Trump dämpft Erwartungen
Für Sorgen in der ukrainischen Delegation könnte jedoch das überraschende Telefongespräch zwischen Trump und Putin nur wenige Stunden vor Selenskyjs Ankunft gestern führen. Nach diesem dämpfte der US-Präsident die Erwartungen. Die USA könnten ihre eigenen Vorräte nicht „entleeren“, sagte er. Mit Putin habe er in dem Telefonat über die Möglichkeit gesprochen, der Ukraine „Tomahawks“ zu liefern. Dem Kremlchef habe diese Idee „nicht gefallen“. Außerdem vereinbarten die Präsidenten ein weiteres persönliches Treffen, das diesmal in Budapest stattfinden soll.
Der ukrainische Präsident deutete die Ankündigung als Erfolg der Gespräche über Waffenlieferungen: „Wir sehen bereits, dass Moskau sich beeilte den Dialog zu erneuern, sobald es von den ‚Tomahawks‘ hörte“, teilte er mit. Weiter brachte er die Hoffnung zum Ausdruck, dass ähnlich wie beim Konflikt im Nahen Osten auch bei Russland eine Sprache der Stärke zum Erfolg führen werde.
Der ukrainische Außenminister Andrij Sybiha äußerte sich ähnlich: Schon allein die Diskussion über die Marschflugkörper habe „Putin gezwungen“, Trump anzurufen und „wieder in den Dialog mit Amerika zu treten“, schrieb Sybiha auf der Plattform X.
Gipfeltreffen in den nächsten zwei Wochen?
Ob Trump tatsächlich „Tomahawks“ für den Verkauf an die Ukraine freigeben könnte, ist weiter unklar. Für Selenskyj ist der Besuch in Washington ein Drahtseilakt: Beobachtern zufolge könnten die Marschflugkörper der Ukraine eine Ausweitung der Angriffe auf Russlands Ölinfrastruktur erlauben. Zugleich könnte sich Trumps Fokus mit der Ankündigung des Treffens mit Putin zurück in Richtung seiner Friedensbemühungen verschieben.

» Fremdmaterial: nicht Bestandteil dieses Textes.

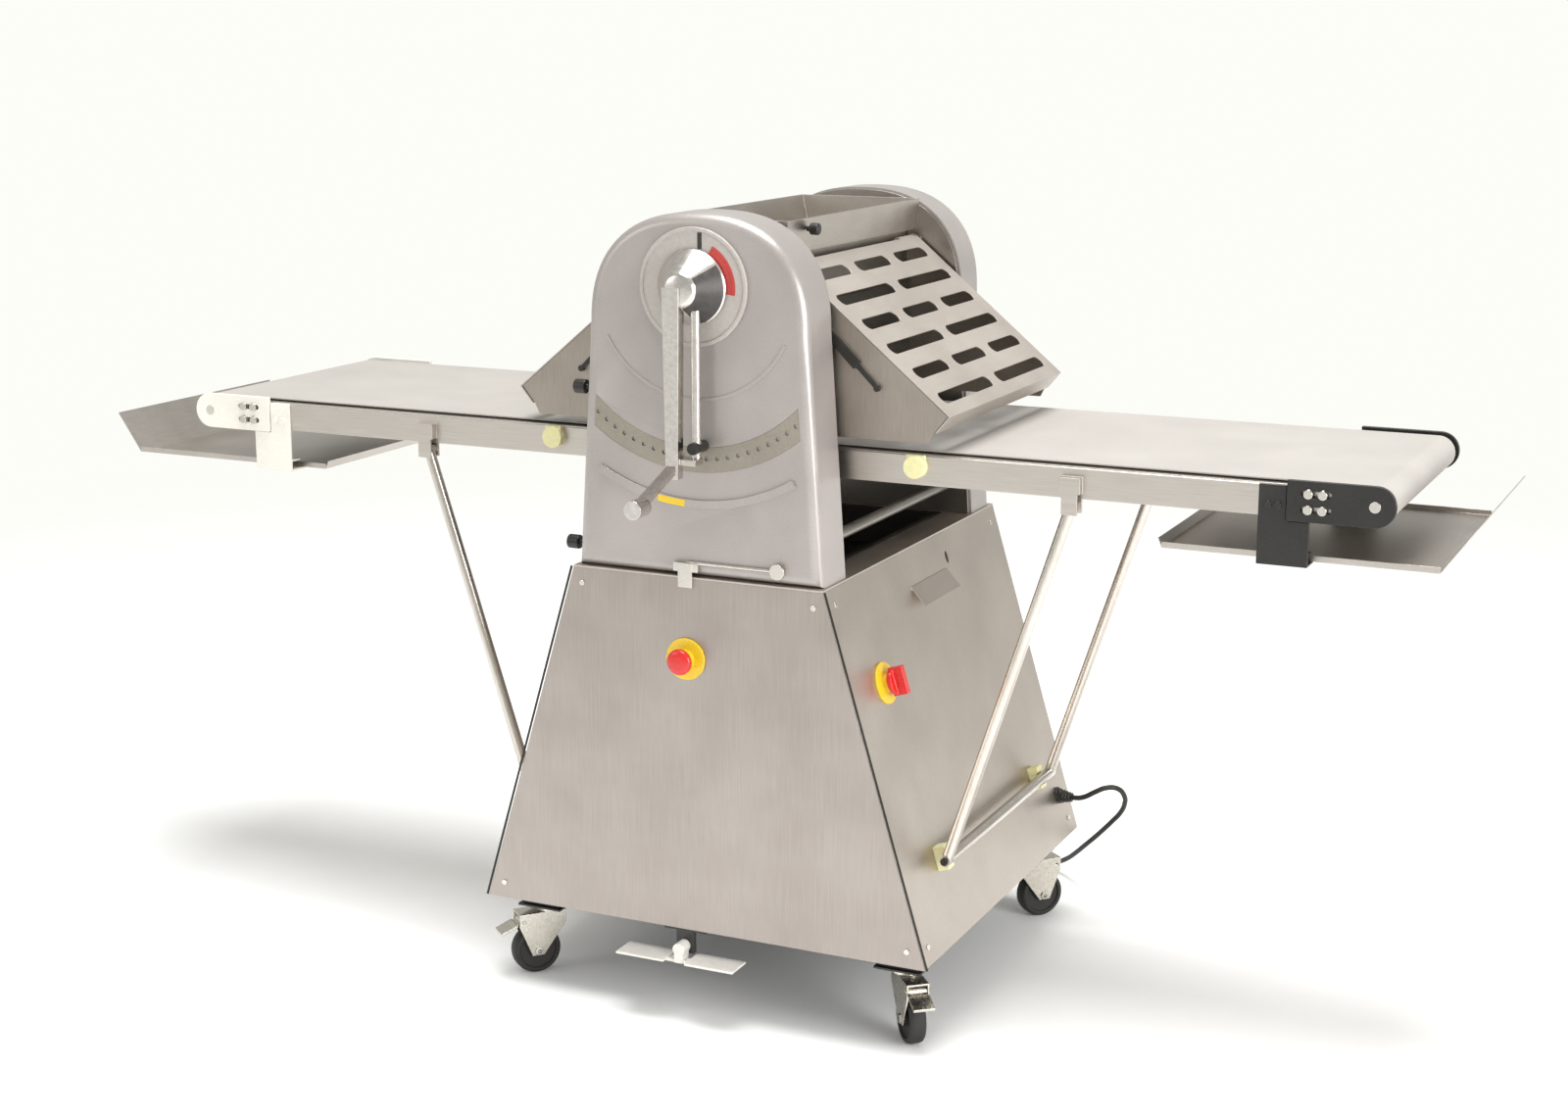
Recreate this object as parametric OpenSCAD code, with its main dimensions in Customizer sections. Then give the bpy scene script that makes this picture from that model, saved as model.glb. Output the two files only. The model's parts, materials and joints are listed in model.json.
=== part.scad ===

Einen Zeitpunkt für den Gipfel in Budapest nannte Trump zunächst nicht, sagte dann später aber, dass das Treffen „wahrscheinlich in den nächsten zwei Wochen“ stattfinden könnte. Kommende Woche solle zunächst ein Treffen hochrangiger Regierungsvertreter geben. Auf US-Seite werde Außenminister Marco Rubio die Gespräche leiten. Der Ort dafür müsse noch festgelegt werden. Auch der Kreml bestätigte das geplante Treffen.
Unklare Rolle für Selenskyj
In Trumps Ankündigung war nicht die Rede davon, dass Selenskyj in irgendeiner Weise in die Gespräche in Budapest eingebunden werden soll. Der US-Präsident schrieb nur, dass er mit dem Ukrainer heute über sein Telefonat mit Putin sprechen werde.
Der Ausschluss Selenskyjs war bereits beim letzten persönlichen Treffen von Trump und Putin vor zwei Monaten in Alaska kritisiert worden. Greifbare Ergebnisse im Hinblick auf eine schnelle Friedenslösung brachte der Gipfel in Anchorage damals nicht. Vielfach wurde hingegen kritisiert, Trump habe Putin damit die Gelegenheit zur Rückkehr auf die Weltbühne gegeben.
Seitdem hatte sich der US-Präsident aber zunehmend frustriert über Putin geäußert. Er hatte zudem immer wieder ein Dreier-Treffen Putin-Selenskyj-Trump ins Spiel gebracht – doch dazu kam es bislang nicht.